Admittedly, my somewhat glib answer leaves us with questions. One is this: if God wanted to manifest his super-eminent glory and  goodness, why didn't he create only angels? Why the need for this beautiful but horrifying meat grinder of a world? As Schopenhauer said, "The world is beautiful to behold, but terrible to be (a part of)." And as Kerouac asked, "How can one be clever in a meat grinder?' (Bang on the last link.)

Addendum

I wrote above  that Christianity blends motifs that are not obviously compatible. One is Platonic-Plotinian. The other is Jewish-Aristotelian. Brushing with broad strokes we can say the the first motif is other-worldly while the second is this-worldly.   

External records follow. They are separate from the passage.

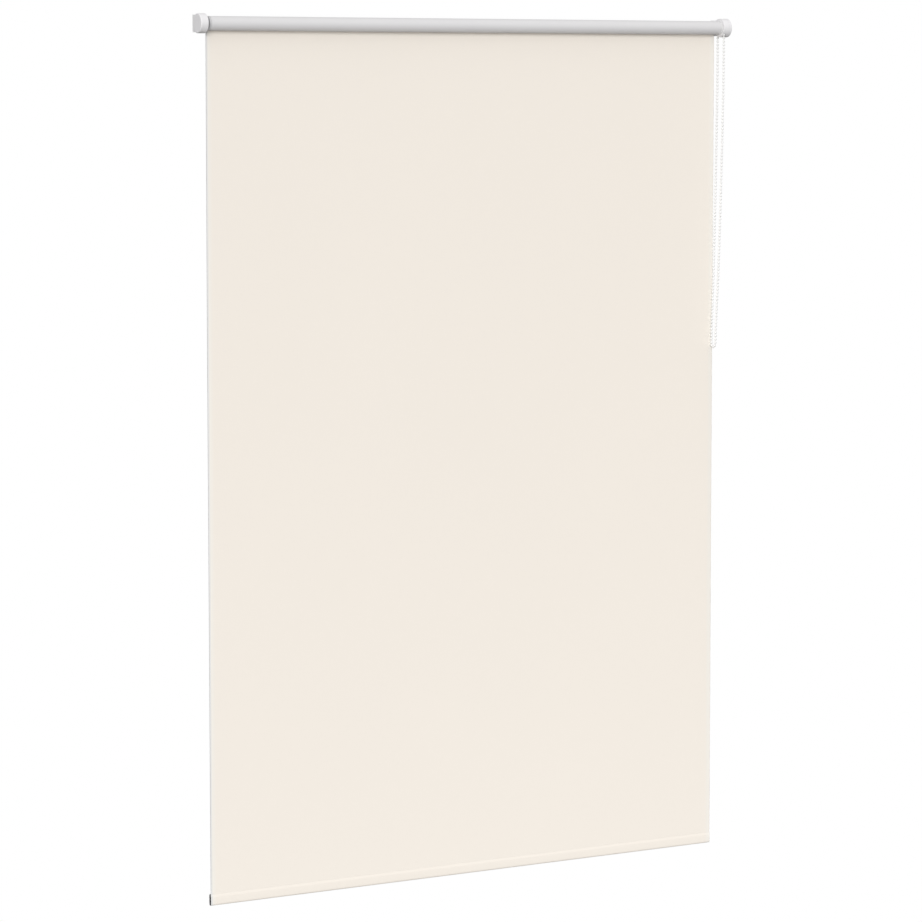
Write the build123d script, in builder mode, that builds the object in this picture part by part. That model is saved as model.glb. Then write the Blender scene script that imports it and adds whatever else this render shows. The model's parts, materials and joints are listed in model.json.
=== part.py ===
"""Roller blind with a bead-chain clutch, wall brackets, fabric panel and weighted hem.

Frame: +X to the right as seen from the room, +Y into the wall, +Z up. The wall is the plane y = 0,
and the roller's axis runs along X at z = 0. Everything is in millimetres.
"""

import os
from math import cos, pi, radians, sin, sqrt, tan

from build123d import *

os.makedirs("parts", exist_ok=True)

# ---- Overall sizes -------------------------------------------------------------------------
overall_width = 1050.0  # between the outer faces of the two end covers
overall_drop = 1500.0  # from the top of the covers to the lower edge of the hem
axis_to_wall = 22.0  # from the wall to the roller's axis
cover_radius = 16.5

# ---- Clearances ----------------------------------------------------------------------------
running_fit = 0.05  # radial, on a pin or sleeve that turns
press_gap = 0.05  # radial, between pieces that are pushed together for good
snap_gap = 0.3  # between a cover and the bracket plate that it snaps on
turning_gap = 0.5  # between a turning flange and the still piece beside it
soft_gap = 0.3  # between fabric pieces that move apart

# ---- Roller --------------------------------------------------------------------------------
tube_radius = 11.5
tube_wall = 1.0
fabric_thickness = 0.35
wound_turns = 2
fabric_inset = 1.0  # the fabric is this much narrower than the tube at each end
left_reveal = 20.2  # from the left cover's outer face to the tube's end
right_reveal = 19.0  # from the right cover's outer face to the tube's end

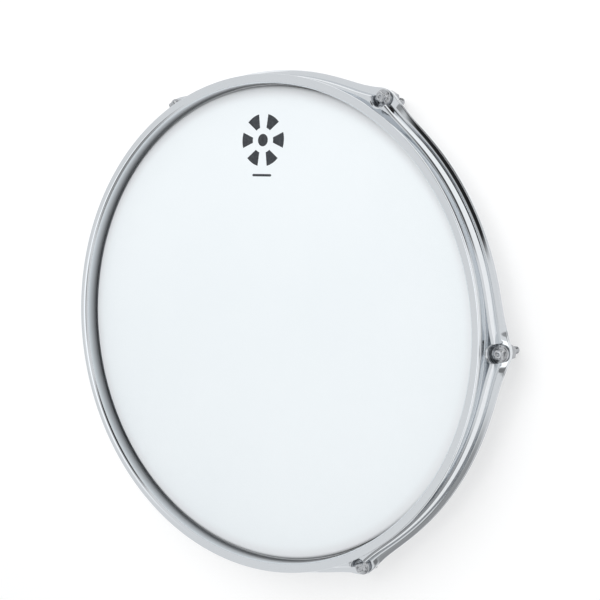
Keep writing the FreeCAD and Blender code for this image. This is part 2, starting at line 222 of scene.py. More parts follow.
def make_mesh_film():
    """Woven polyester: two crossed sets of threads with tiny open holes between them."""
    thread_pitch = 0.62 * MM
    painted_rim_shade = (0.168, 0.1765)      # distance from the axis, where painted shade darkens the head toward its edge beside the wall
    light_through = 0.17             # stands for light that comes through the weave
    material, nodes, shader, place = new_material("mesh_film")
    x, y, _ = nodes.parts(place)
    waves = [nodes.math("SINE", nodes.math("MULTIPLY", side, FULL_TURN / thread_pitch))
             for side in (x, y)]
    weave = nodes.math("MULTIPLY", waves[0], waves[1])
    cloud = nodes.noise(place, 7.0, 3.0, 0.55)
    speckle = nodes.noise(place, 900.0, 2.0, 0.6)
    cloudy = nodes.mix(nodes.spread(cloud, 0.3, 0.7, 0.0, 1.0),
                       (0.700, 0.740, 0.758, 1), (0.724, 0.760, 0.776, 1))
    thready = nodes.mix(nodes.spread(weave, -1.0, 1.0, 0.0, 0.10), cloudy, (0.60, 0.65, 0.68, 1))
    dusty = nodes.mix(nodes.spread(speckle, 0.60, 0.85, 0.0, 0.12), thready, (0.63, 0.66, 0.68, 1))
    # painted shade: a grey-pink ring darkens the head next to the hoop's wall
    rim = nodes.spread(nodes.axis_distance(x, y), *painted_rim_shade, 0.0, 0.45, smooth=True)
    nodes.feed(shader.inputs["Base Color"], nodes.mix(rim, dusty, (0.60, 0.585, 0.60, 1)))
    nodes.feed(shader.inputs["Roughness"], nodes.spread(speckle, 0.3, 0.7, 0.50, 0.62))
    shader.inputs["Specular IOR Level"].default_value = 0.25
    shader.inputs["Sheen Weight"].default_value = 0.08
    shader.inputs["Emission Color"].default_value = (0.96, 0.985, 1.0, 1)
    shader.inputs["Emission Strength"].default_value = light_through
    fibres = nodes.bump(speckle, 0.10, 0.00005)
    nodes.feed(shader.inputs["Normal"], nodes.bump(weave, 0.35, 0.00006, fibres))
    return material


def make_plywood():
    """Lacquered maple plies: rings seen on the cut edges, straight grain on the two faces."""
    ply = 1.0 * MM
    round_stretch, height_stretch = 0.5, 14.0     # the grain runs round the shell
    material, nodes, shader, place = new_material("shell_ply")
    x, y, z = nodes.parts(place)
    radius = nodes.axis_distance(x, y)
    layer = nodes.math("FRACT", nodes.math("DIVIDE", radius, ply * 2))
    edge_band = nodes.spread(layer, 0.47, 0.53, 0.0, 1.0, smooth=True)
    unrolled = nodes.joined(
        nodes.math("MULTIPLY", nodes.math("ARCTAN2", y, x), round_stretch),
        nodes.math("MULTIPLY", z, height_stretch), radius)
    grain = nodes.noise(unrolled, 26.0, 6.0, 0.62)
    fleck = nodes.noise(unrolled, 160.0, 3.0, 0.6)
    wood = nodes.mix(nodes.spread(grain, 0.30, 0.70, 0.0, 1.0),
                     (0.50, 0.305, 0.150, 1), (0.72, 0.500, 0.285, 1))
    flecked = nodes.mix(nodes.spread(fleck, 0.55, 0.80, 0.0, 0.35), wood, (0.40, 0.225, 0.105, 1))
    _, _, facing_up = nodes.parts(nodes.add("ShaderNodeNewGeometry").outputs["Normal"])
    is_edge = nodes.spread(nodes.math("ABSOLUTE", facing_up), 0.3, 0.6, 0.0, 0.55)
    banded = nodes.mix(nodes.math("MULTIPLY", is_edge, edge_band), flecked, (0.33, 0.185, 0.085, 1))
    nodes.feed(shader.inputs["Base Color"], banded)
    nodes.feed(shader.inputs["Roughness"], nodes.spread(fleck, 0.3, 0.7, 0.30, 0.48))
    shader.inputs["Coat Weight"].default_value = 0.35
    shader.inputs["Coat Roughness"].default_value = 0.18
    nodes.feed(shader.inputs["Normal"], nodes.bump(grain, 0.25, 0.0003))
    return material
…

Theses motifs are pretty clearly in tension even if, in the end, they are not contradictory.

We find one indication of this tension in the Thomistic synthesis. Thomas adopts and extends Aristotle's hylomorphic constituent ontology according to which form and matter are not (primary) substances in their own right, but 'factors' or 'principles' invoked in the analysis of primary substances. Socrates, then, is a primary substance composed of substantial form and signate or designated  matter (materia signata). But the dude is also alive and conscious. So we have the formula: Anima forma corporis: the soul (life principle) is the form of the body. Soul is to body as form is to matter. This is anti-Platonic.  On the Platonic scheme a person is (identically) his soul, and his body is an accidental adjunct. If so, the death of my body is not the death of me. On the Aristotelian scheme, a person is a composite of two 'principles,' soul and body. If so, the death of my body is the death of me. Aristotelian forms are not substances in their own right. They are thus incapable of independent existence, existence apart from the thing of which they are the form.

Thomas adds a strange anti-Aristotelian twist in the case of humans: their souls, without ceasing to be forms, are capable of independent existence after the death of the human bodies of which they are the forms. For this and other reasons there is truth to the quip that Aquinas is an Aristotelian on earth but a Platonist in heaven.  Thomas makes this move because he must somehow secure the identity and continuance of souls after death as they await the Resurrection of the body. But then, at least for a time, human souls are substances in their own right.